The brief summary of H.R. 984 by the Congressional Research Service notes (bullets added below):
State Secret Protection Act of 2009 - H.R. 984
- “Declares that in any civil action brought in federal or state court the government has a privilege to refuse to give information and to prevent any person from giving information only if the government shows that public disclosure of the information that the government seeks to protect would be reasonably likely to cause significant harm to the national defense or the diplomatic relations of the United States.
- Requires the court to take steps, including in camera hearings and other proceedings, to protect sensitive information that comes before it.
- Sets forth rules regarding the participation of counsel or the disclosure of information when it presents a risk of harm. Provides for court-ordered presentation of adequate or nonprivileged substitutes for privileged information.
- Allows the government to: (1) assert the privilege in connection with any claim in a civil action to which it is a party; or (2) intervene in a civil action to which it is not a party in order to do so.

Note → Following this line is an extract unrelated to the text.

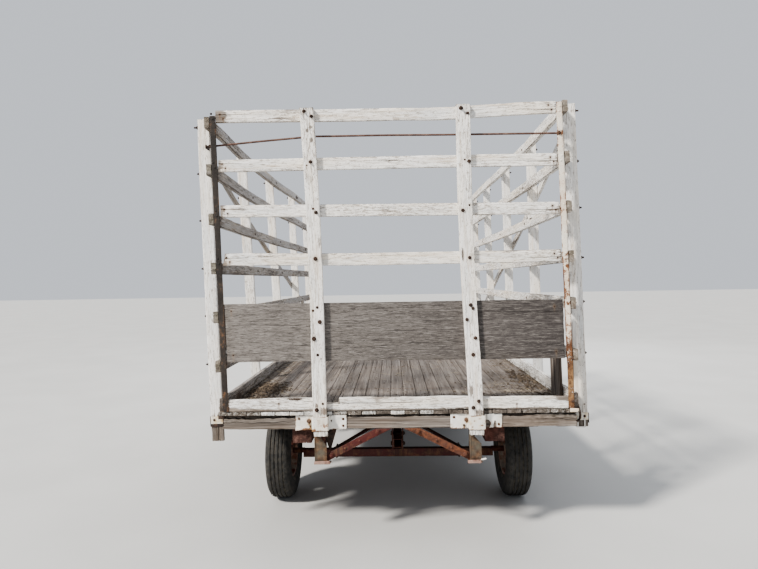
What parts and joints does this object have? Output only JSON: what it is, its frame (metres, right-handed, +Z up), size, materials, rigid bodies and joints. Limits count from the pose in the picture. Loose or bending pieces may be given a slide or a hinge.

- Provides that once the government has asserted the privilege, and before the court makes any determinations, the court shall: (1) undertake a preliminary review of the information in question; and (2) provide the government an opportunity to seek protective measures under this Act.
- Establishes procedures and a standard for assessing the privilege claim.
- Allows disclosure of information to a nongovernmental party, or admission at trial under the rules of evidence, if the court determines that the privilege is not validly asserted. Prohibits such disclosure or admission if the privilege is determined valid.
- Grants the courts of appeal jurisdiction of an appeal by any party from any interlocutory decision or order of a U.S. district court.”